Die Hochzeit war eine Win-winSituation: Sibylla aus der wohlhabenden Familie Artzt heiratete den bereits steinreichen „Konzernchef“Jakob; dieser wiederum erhielt erst durch diese Verbindung Eintritt in die Augsburger Herrenstube bzw. in die höchsten gesellschaftlichen Kreise der Stadt. Im Katalog zur Ausstellung wird hinsichtlich des Doppelporträts sogar von der malerischen Dokumentation eines essenziellen strategischen Schritts von Jakob Fugger geschrieben. Bleibt heute noch zu hoffen, dass neben der Attraktivität der Brautleute auch ein wenig Liebe, wenigstens Zuneigung, mit im Spiel war.
Aber die Ehe blieb kinderlos, und keine zwei Monate nach Jakob Fuggers Tod 1525 heiratete seine Witwe den ebenfalls verwitweten Kaufmann Konrad Rehlinger. In einem Erbschaftsstreit zwischen Sibylla Fugger und Raymund Fugger, dem Neffen Jakobs, beschuldigte Raymund die Witwe, schon vor Jakobs Tod sexuelle Beziehungen zu Konrad Rehlinger gepflegt zu haben. Sibylla Artzt ist wie Jakob Fugger in St. Anna beigesetzt.
Nicht immer in seiner Geschichte wurde das Hochzeitsbildnis dem Maler Hans Burgkmair sowie Sibylla und Jakob Fugger zugeordnet. Wie es einst von Augsburg in das niederösterreichische Stift Herzogenburg gelangte, ist unbekannt. Aber dort wollte man im 17. und 18. Jahrhundert in den Dargestellten fälschlicherweise die Klostergründer des Stiftes Seitenstetten erkennen. Und bis weit in das 20. Jahrhundert hinein galt nicht Hans Burgkmair d. Ä. als Maler des Doppelporträts, sondern dessen Vater Thoman Burgkmair.

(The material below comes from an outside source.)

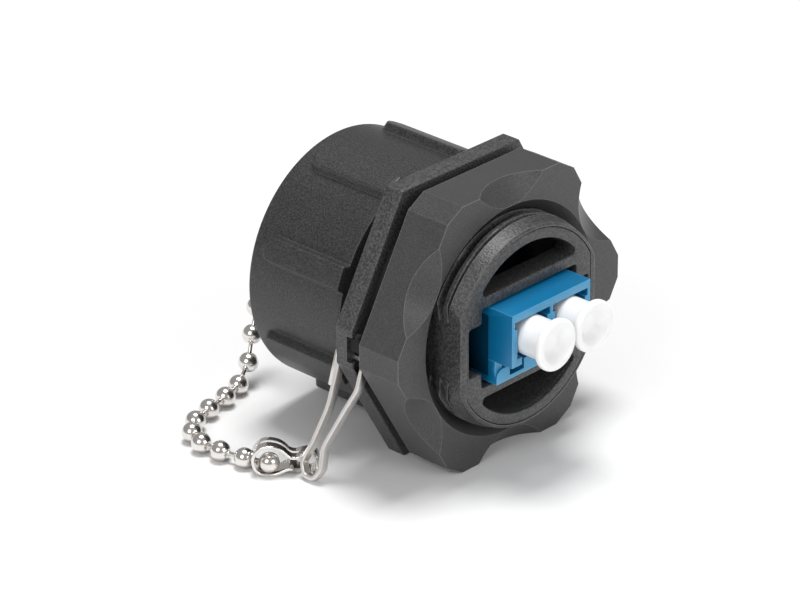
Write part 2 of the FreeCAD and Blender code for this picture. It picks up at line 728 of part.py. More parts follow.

Eine Erläuterung dazu gibt der schwere und gehaltvolle Augsburger Katalog zu „Stiften gehen!“: Annette Kranz schreibt darin, dass Hans Burgkmair der Ältere erst im Juli 1498 durch den Erwerb der Meistergerechtigkeit in vollem Umfang als Auftragnehmer fungieren durfte. Deshalb sei anzunehmen, dass formell noch der Vater Thoman Burgkmair die Bestellung des Doppelporträts aufgenommen hatte.
ⓘ
Ausstellung „Stiften gehen! – Wie man aus Not eine Tugend macht“läuft im Augsburger Maximilianmuseum bis zum 28. November. Geöffnet ist die Schau Dienstag bis Sonntag von 10 bis 17, am Donnerstag bis 20 Uhr. Der ka talog (416 S.) ist im Verlag Schnell + Stei ner erschienen und kostet 35 Euro.